My newer reviews will be found at http://www.deadtreesreview.blogspot.com/.








Thursday, October 4, 2012

Virgil Fox (The Dish)

Virgil Fox (The Dish), Richard Torrence and Marshall Yeager, Circles International, 2003

Based on a memoir by Ted Alan Worth, this is a look at easily the most famous organist since Johann Sebastian Bach.

Worth first met Fox when he played an organ concert at a church in California. Worth was totally blown away by the things Fox did that day; he didn't just play the organ (from memory, which was unheard of in the organ world), he mastered the organ. Is there a word beyond "virtuoso"? That is how good Fox was on the organ. After years of practice, Worth became one of the Fox "group" and became an organist on his own.

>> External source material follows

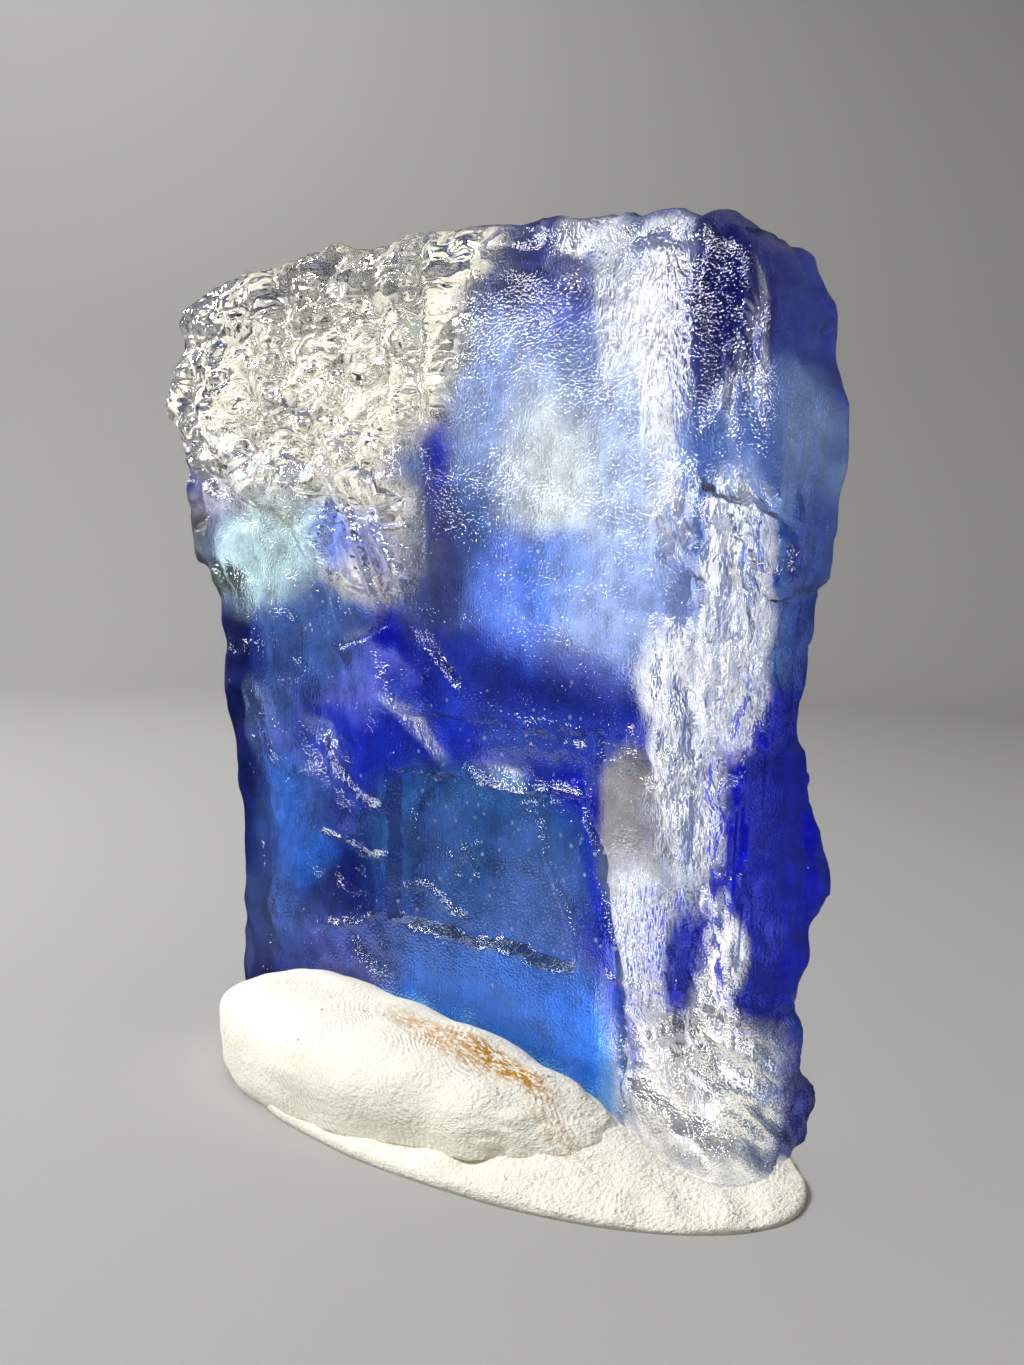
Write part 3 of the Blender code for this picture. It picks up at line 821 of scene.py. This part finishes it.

During the 1950s and 1960s, Fox was the organist at the Riverside Church in New York City. His gay lover, Richard Weagly, was the Choir Director. The unpleasant end to their relationship was played out in front of everyone. Fox spent a lot of time on tour, playing in churches and concert halls all over America. After each concert, Fox loved spending hours greeting everyone who stood in line to chat or get an autograph. He was a natural showman who wanted people to know who he was, and demanded to be able to be seen by the audience.

It was also the era of pipe organs (before electronics) where each pipe had to be tuned individually. Fox was extremely picky about the sound of whatever organ he was playing, frequently driving organ tuners nuts. In the late 1960s, Fox was asked to resign from the Riverside Church; he had gotten "too big" for the Church.

This book chronicles many ups and downs in Fox's life, both personal and professional. To replace Richard, his lover, Fox brought home a much younger man named David. He was not well liked by the people around Fox, including his manager, and David did little to endear himself to the group. In the late 1970s, Fox entered the hospital for a prostate operation. He was told that the whole tumor was removed, and everything was fine. Fox did nothing about it for a year, only to be told that just half the tumor was removed, and the cancer had spread. He died in October 1980.

This is an excellent, but specialized, book. Anyone who is interested in organ music, or the life of Virgil Fox, should read this book. For everyone else, Fox was a person who enjoyed life to the fullest, and it shows here. It is very much recommended.